Sir Henry Vane the Younger
1613–1662
Governor of Massachusetts at 23; negotiator of the Solemn League; executed in 1662.
Biography
Of Magdalen Hall Oxford. The younger Vane went to New England in 1635, was elected Governor of Massachusetts in May 1636 at age twenty-three, and immediately collided with John Winthrop over Anne Hutchinson and the Antinomian Crisis — Vane defending Hutchinson, Winthrop sentencing her. He returned to England in 1637 and rose rapidly: Treasurer of the Navy (1639), MP for Hull. With Henderson and Wariston he negotiated the Solemn League and Covenant in Edinburgh in 1643 — the alliance that brought Scotland into the war. He was one of the Independent managers in the Commons through the 1640s and a leading figure of the Commonwealth's foreign and naval policy. He opposed Cromwell's Protectorate from Republican principles (his Healing Question, 1656, was the most articulate Republican manifesto of the decade) and was imprisoned by Cromwell. At the Restoration he was excepted from indemnity, tried for high treason on the spurious charge of compassing the king's death, and beheaded on Tower Hill on 14 June 1662, despite Charles II's earlier promise of his life.
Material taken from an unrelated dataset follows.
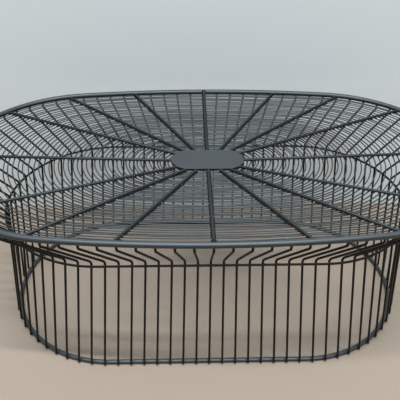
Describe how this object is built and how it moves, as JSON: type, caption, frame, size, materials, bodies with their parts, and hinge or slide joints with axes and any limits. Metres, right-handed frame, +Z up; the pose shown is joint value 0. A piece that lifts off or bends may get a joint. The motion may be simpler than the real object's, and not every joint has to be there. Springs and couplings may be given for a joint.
{
  "type": "coffee table",
  "caption": "Low oval coffee table of black welded wire: a shallow dished top of concentric rings and spokes round a centre plate, on a waisted skirt of upright wires.",
  "frame": {"origin": "on the floor under the middle of the table", "axes": "+X along the long axis, -Y towards the front, +Z up"},
  "size_m": [1.1, 0.6, 0.3935],
  "materials": {
    "black_plate": "semi-gloss black powder coat",
    "black_rod": "semi-gloss black powder coat",
    "black_wire": "semi-gloss black powder coat"
  },
  "bodies": {
    "root": {"centre_plate": "black_plate", "rim_rod": "black_rod", "base_ring": "black_rod", "spoke_01": "black_rod", "spoke_02": "black_rod", "spoke_03": "black_rod", "spoke_04": "black_rod", "spoke_05": "black_rod", "spoke_06": "black_rod", "spoke_07": "black_rod", "spoke_08": "black_rod", "spoke_09": "black_rod", "spoke_10": "black_rod", "spoke_11": "black_rod", "spoke_12": "black_rod", "spoke_13": "black_rod", "spoke_14": "black_rod", "spoke_15": "black_rod", "spoke_16": "black_rod", "top_ring_01": "black_wire", "top_ring_03": "black_wire", "top_ring_05": "black_wire", "top_ring_07": "black_wire", "top_ring_09": "black_wire", "top_ring_11": "black_wire", "top_ring_13": "black_wire", "top_ring_15": "black_wire", "top_ring_17": "black_wire", "top_ring_19": "black_wire", "top_ring_21": "black_wire", "top_ring_23": "black_wire", "top_ring_25": "black_wire", "top_ring_27": "black_wire", "top_ring_29": "black_wire", "top_ring_31": "black_wire", "top_ring_33": "black_wire", "top_ring_35": "black_wire", "top_ring_37": "black_wire", "top_ring_39": "black_wire", "top_ring_41": "black_wire", "top_ring_43": "black_wire", "top_ring_45": "black_wire", "top_ring_47": "black_wire", "skirt_panel_01": "black_wire", "skirt_panel_02": "black_wire", "skirt_panel_03": "black_wire", "skirt_panel_04": "black_wire", "skirt_panel_05": "black_wire", "skirt_panel_06": "black_wire", "skirt_panel_07": "black_wire", "skirt_panel_08": "black_wire", "skirt_panel_09": "black_wire", "skirt_panel_10": "black_wire", "skirt_panel_11": "black_wire", "skirt_panel_12": "black_wire"}
  },
  "joints": []
}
His scaffold speech was suppressed by drums.
Principal works
- The Retired Mans Meditations (1655)
- A Healing Question (1656)
Lay Assessor — House of Commons
Parliament seated lay assessors alongside the divines to represent its interest and keep it informed of the Assembly's progress. The ordinance of 1643 named thirty members of the House of Commons as assessors; they could take part in debate but were not among the voting divines, and their attendance was often occasional as the war and parliamentary business pressed on them.